Measure leading indicators monthly: qualified inquiries, discovery calls booked, proposals sent, and signed fees. Raw followers and unfiltered site visits matter less than whether the right homeowners and collaborators are reaching out. Review the source of each signed project. Double down on the two sources that already produce fit. Cut or pause the rest for a quarter rather than spreading effort thin.

Assign ownership. In a small studio, the principal often remains the face of relationships while a coordinator or outside partner maintains the site, CRM hygiene, and content calendar. Without ownership, marketing becomes the first task abandoned when an install runs late.

Revisit the strategy twice a year. Markets shift. So do your service mix and geography. A written one-page plan updated in January and July keeps the team aligned without turning marketing into a second full-time job.

Common questions

What is an interior design marketing strategy?

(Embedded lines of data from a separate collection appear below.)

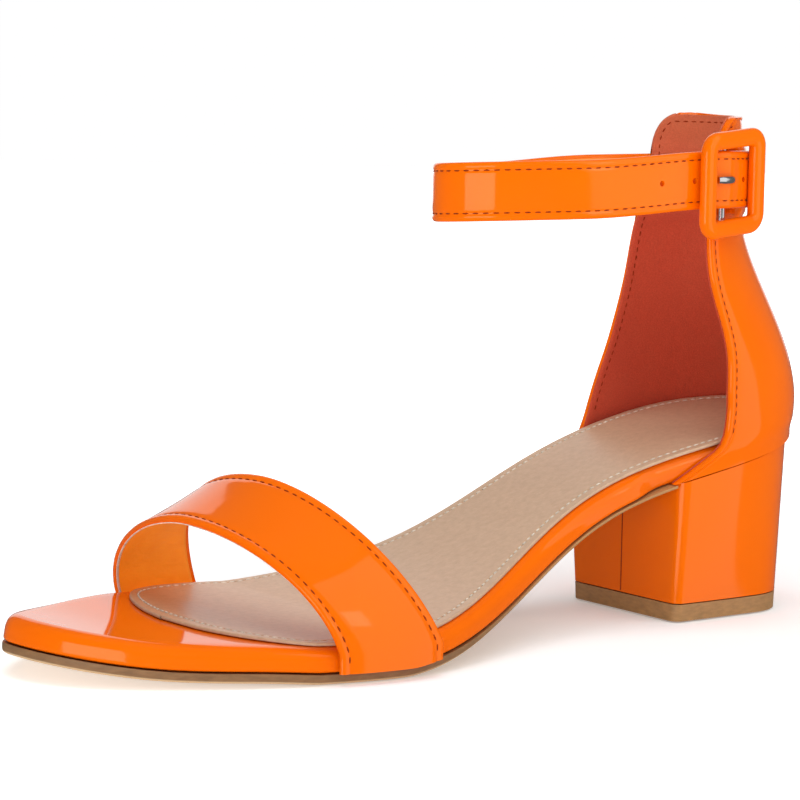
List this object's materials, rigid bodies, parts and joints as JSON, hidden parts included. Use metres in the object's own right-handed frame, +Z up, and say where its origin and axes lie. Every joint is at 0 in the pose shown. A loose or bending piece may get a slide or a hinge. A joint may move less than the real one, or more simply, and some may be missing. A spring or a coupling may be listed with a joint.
{
  "type": "block heel sandal",
  "caption": "Left women's block heel sandal with a broad toe band, a closed back and a buckled ankle strap.",
  "frame": {"origin": "middle of the heel lift's floor face", "axes": "+X to the toe, +Y to the outer side of the foot, +Z up from the floor"},
  "size_m": [0.2355, 0.0924, 0.1332],
  "materials": {
    "tan_rubber": "satin",
    "patent": "gloss",
    "sock": "satin",
    "chrome": "polished"
  },
  "bodies": {
    "root": {"outsole": "tan_rubber", "platform": "patent", "insole": "sock", "heel_block": "patent", "heel_lift": "tan_rubber", "vamp_strap": "patent", "heel_counter": "patent", "ankle_strap": "patent", "buckle_frame": "patent", "buckle_bar": "chrome", "buckle_prong": "chrome"}
  },
  "joints": []
}
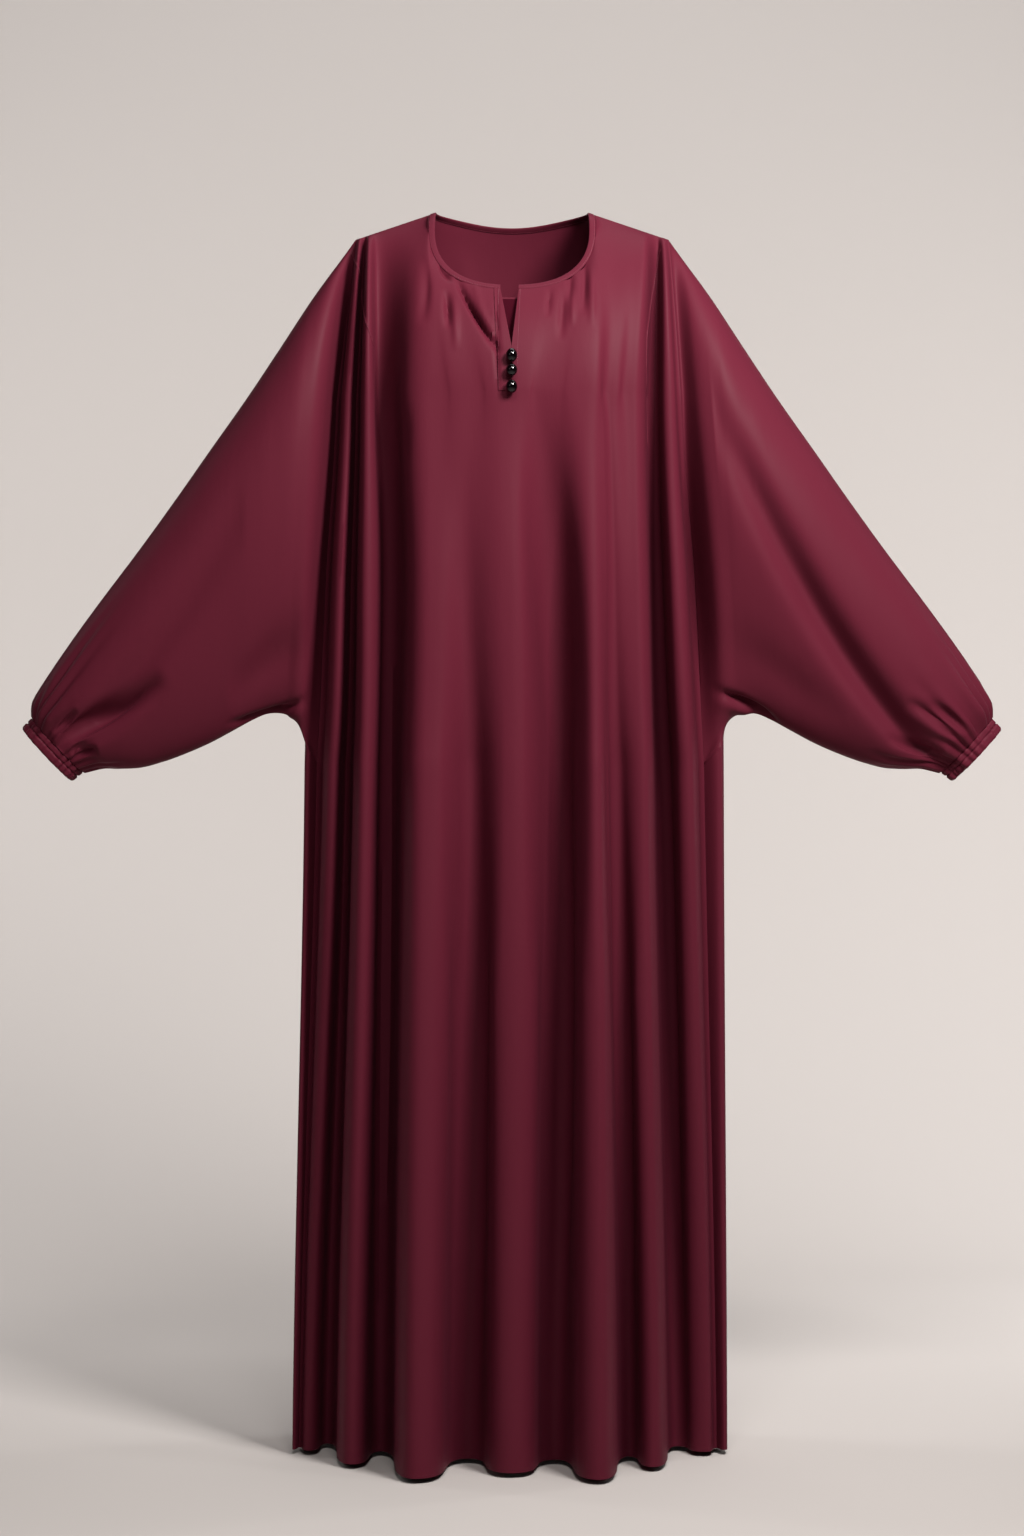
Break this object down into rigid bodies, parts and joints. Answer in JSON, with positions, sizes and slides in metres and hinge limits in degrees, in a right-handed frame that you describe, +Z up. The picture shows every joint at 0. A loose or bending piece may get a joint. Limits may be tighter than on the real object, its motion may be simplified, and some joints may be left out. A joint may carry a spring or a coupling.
{
  "type": "abaya",
  "caption": "Floor-length abaya in worn shape, with very wide sleeves gathered into elastic cuffs, a bound neck with a short buttoned slit, and deep hanging folds.",
  "frame": {"origin": "middle of the shoulders at the level of the neck points, where the wearer holds the garment up", "axes": "+Z up along the garment, +X to the wearer's left, -Y is the front"},
  "size_m": [1.1266, 0.348, 1.4208],
  "materials": {
    "satin_crepe": "soft satin",
    "button_gloss": "gloss"
  },
  "bodies": {
    "root": {"front": "satin_crepe", "back": "satin_crepe", "sleeve_right": "satin_crepe", "sleeve_left": "satin_crepe", "cuff_right": "satin_crepe", "cuff_left": "satin_crepe", "neck_binding": "satin_crepe", "placket": "satin_crepe", "slit_underlay": "satin_crepe", "button_top": "button_gloss", "button_middle": "button_gloss", "button_low": "button_gloss"}
  },
  "joints": []
}
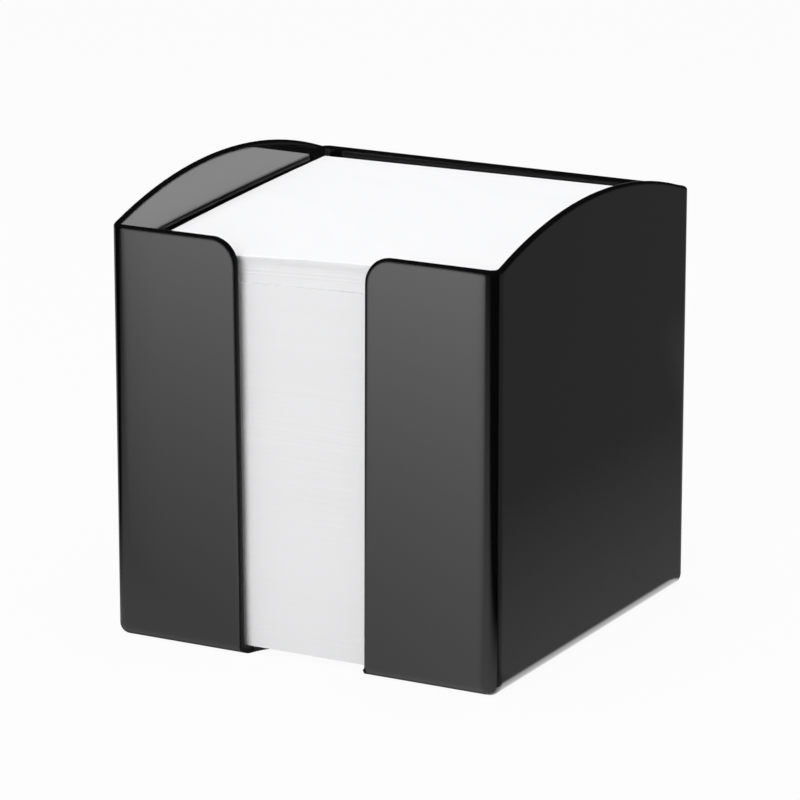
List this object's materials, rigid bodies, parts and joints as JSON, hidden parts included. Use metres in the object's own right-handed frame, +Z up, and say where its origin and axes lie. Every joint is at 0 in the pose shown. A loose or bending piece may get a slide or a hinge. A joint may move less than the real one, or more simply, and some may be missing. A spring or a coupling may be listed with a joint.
{
  "type": "desk note box",
  "caption": "Open-top desk box with a full-height front finger slot and arched sides, filled with loose square note sheets.",
  "frame": {"origin": "middle of the standing face of the holder", "axes": "+Z up, -Y toward the slotted front, +X to the right seen from the front"},
  "size_m": [0.1, 0.1, 0.1065],
  "materials": {
    "moulding": "gloss",
    "paper": "matte"
  },
  "bodies": {
    "holder": {"holder": "moulding"},
    "paper_stack": {"sheets_1": "paper", "sheets_2": "paper", "sheets_3": "paper", "sheets_4": "paper", "sheets_5": "paper", "sheets_6": "paper"},
    "upper_bundle": {"sheets_7": "paper", "sheets_8": "paper"},
    "top_sheet": {"top_sheet": "paper"}
  },
  "joints": [
    {"name": "stack_lift", "type": "slide", "parent": "holder", "child": "paper_stack", "axis": [0, 0, 1], "range_m": [0, 0.11]},
    {"name": "bundle_lift", "type": "slide", "parent": "paper_stack", "child": "upper_bundle", "axis": [0, 0, 1], "range_m": [0, 0.03]},
    {"name": "sheet_lift", "type": "slide", "parent": "upper_bundle", "child": "top_sheet", "axis": [0, 0, 1], "range_m": [0, 0.03]}
  ]
}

A written plan that defines ideal clients, proof assets, primary channels, budget, owners, and review cadence so acquisition does not depend on improvisation alone.

Which channels matter most for high-end residential studios?

Referrals from past clients and allied professionals, a strong website with case studies, selective social proof, and occasional press. Paid ads and directories play supporting roles when used with discipline.

How often should a studio review marketing performance?

A short monthly metrics check and a deeper quarterly strategy review work well for boutique practices without creating corporate overhead.

How much should boutique studios spend on marketing?

Many established practices plan roughly three to eight percent of net design revenue, higher during brand or site rebuild years, lower when referrals fully load the calendar.